WHAT IS ASKED — Starting from the line that contains "Reconstruct the object", copy every line exactly until the line that contains "from dataclasses import dataclass, field", which is also included.

Items listed in a dataset —
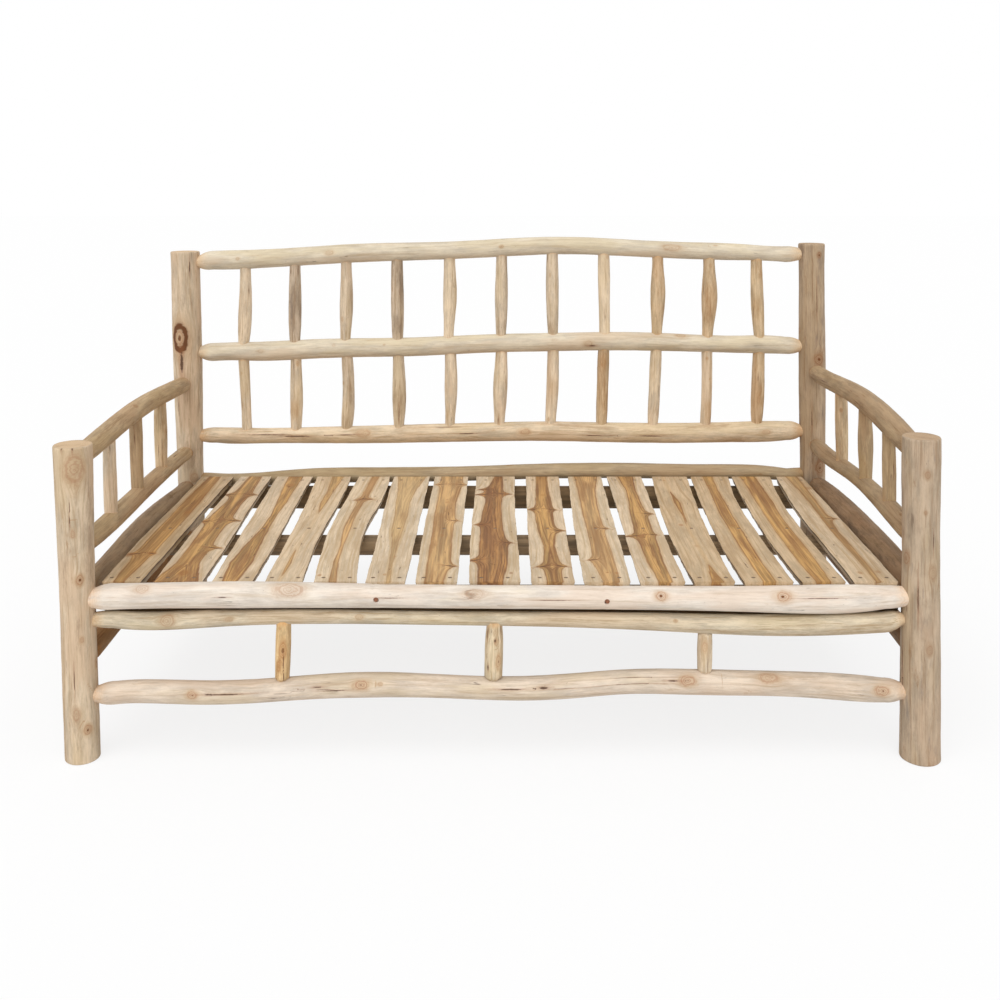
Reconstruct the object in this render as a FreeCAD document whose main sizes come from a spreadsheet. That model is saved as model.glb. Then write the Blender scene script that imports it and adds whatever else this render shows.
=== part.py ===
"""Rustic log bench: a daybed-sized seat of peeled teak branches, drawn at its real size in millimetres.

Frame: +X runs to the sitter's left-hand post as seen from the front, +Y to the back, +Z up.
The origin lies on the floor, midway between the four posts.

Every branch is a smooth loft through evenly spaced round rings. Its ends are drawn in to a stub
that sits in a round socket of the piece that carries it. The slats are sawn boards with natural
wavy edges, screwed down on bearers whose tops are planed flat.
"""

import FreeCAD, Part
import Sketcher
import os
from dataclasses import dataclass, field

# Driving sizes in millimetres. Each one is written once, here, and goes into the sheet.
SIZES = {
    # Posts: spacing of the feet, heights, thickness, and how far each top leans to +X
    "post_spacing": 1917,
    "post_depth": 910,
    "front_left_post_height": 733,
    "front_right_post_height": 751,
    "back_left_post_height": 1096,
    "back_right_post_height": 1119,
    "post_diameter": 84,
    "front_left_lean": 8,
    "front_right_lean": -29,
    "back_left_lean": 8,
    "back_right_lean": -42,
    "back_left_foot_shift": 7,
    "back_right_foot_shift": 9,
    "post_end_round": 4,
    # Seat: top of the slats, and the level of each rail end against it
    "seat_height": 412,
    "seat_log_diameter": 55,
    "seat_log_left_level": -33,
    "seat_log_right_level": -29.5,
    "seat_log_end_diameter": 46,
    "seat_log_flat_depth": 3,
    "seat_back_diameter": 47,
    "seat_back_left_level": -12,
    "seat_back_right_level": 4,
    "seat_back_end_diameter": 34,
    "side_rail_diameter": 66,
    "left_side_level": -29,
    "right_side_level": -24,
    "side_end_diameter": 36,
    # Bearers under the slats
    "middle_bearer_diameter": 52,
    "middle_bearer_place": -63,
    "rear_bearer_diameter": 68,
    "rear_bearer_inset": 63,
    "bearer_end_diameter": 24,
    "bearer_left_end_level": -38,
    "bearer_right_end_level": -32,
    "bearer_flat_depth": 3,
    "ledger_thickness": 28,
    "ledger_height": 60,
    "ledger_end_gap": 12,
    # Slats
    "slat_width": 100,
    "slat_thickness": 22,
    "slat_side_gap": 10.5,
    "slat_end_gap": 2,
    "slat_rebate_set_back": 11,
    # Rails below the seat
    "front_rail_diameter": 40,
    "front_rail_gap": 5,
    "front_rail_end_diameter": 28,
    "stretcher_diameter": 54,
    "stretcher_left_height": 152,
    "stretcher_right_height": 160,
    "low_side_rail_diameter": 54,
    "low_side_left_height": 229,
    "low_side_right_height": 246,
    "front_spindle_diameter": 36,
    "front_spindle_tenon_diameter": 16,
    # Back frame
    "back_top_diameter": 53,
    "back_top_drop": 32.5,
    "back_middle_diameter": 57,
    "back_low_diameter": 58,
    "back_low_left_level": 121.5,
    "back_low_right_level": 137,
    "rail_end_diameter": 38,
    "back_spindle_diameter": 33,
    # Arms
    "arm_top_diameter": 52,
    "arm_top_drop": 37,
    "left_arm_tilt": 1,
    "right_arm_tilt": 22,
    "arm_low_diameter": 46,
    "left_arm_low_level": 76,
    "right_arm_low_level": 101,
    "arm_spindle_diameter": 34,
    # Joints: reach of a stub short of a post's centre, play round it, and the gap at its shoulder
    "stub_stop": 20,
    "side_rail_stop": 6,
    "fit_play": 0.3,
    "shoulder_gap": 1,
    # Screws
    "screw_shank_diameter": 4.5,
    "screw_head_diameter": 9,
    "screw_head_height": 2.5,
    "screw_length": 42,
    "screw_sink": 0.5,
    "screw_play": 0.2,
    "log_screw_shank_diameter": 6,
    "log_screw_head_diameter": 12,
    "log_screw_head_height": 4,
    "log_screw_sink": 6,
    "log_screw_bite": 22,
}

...

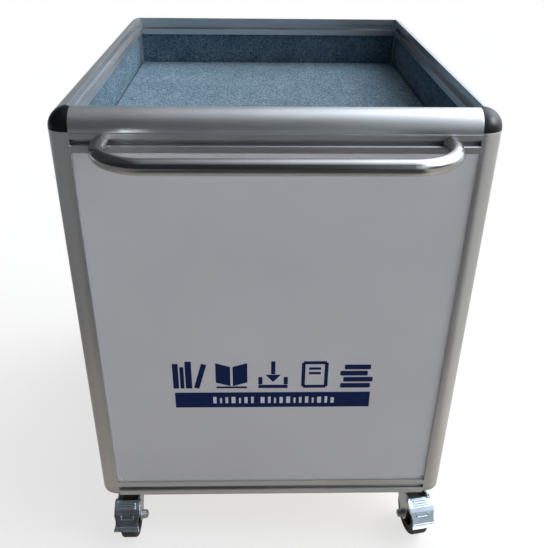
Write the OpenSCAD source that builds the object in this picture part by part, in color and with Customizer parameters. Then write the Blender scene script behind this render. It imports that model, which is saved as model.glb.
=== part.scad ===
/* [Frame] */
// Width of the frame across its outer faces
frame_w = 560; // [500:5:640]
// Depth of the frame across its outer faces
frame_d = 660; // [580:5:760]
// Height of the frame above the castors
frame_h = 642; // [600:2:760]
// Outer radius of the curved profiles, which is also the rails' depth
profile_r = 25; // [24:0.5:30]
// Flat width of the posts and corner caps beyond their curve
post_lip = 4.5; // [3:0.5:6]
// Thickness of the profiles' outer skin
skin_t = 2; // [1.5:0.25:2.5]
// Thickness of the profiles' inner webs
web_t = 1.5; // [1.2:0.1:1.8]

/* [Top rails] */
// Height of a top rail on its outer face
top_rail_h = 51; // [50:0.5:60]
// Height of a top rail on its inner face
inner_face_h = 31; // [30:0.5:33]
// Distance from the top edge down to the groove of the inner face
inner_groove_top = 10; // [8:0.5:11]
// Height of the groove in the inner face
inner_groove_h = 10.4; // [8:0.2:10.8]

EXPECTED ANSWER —
Reconstruct the object in this render as a FreeCAD document whose main sizes come from a spreadsheet. That model is saved as model.glb. Then write the Blender scene script that imports it and adds whatever else this render shows.
=== part.py ===
"""Rustic log bench: a daybed-sized seat of peeled teak branches, drawn at its real size in millimetres.

Frame: +X runs to the sitter's left-hand post as seen from the front, +Y to the back, +Z up.
The origin lies on the floor, midway between the four posts.

Every branch is a smooth loft through evenly spaced round rings. Its ends are drawn in to a stub
that sits in a round socket of the piece that carries it. The slats are sawn boards with natural
wavy edges, screwed down on bearers whose tops are planed flat.
"""

import FreeCAD, Part
import Sketcher
import os
from dataclasses import dataclass, field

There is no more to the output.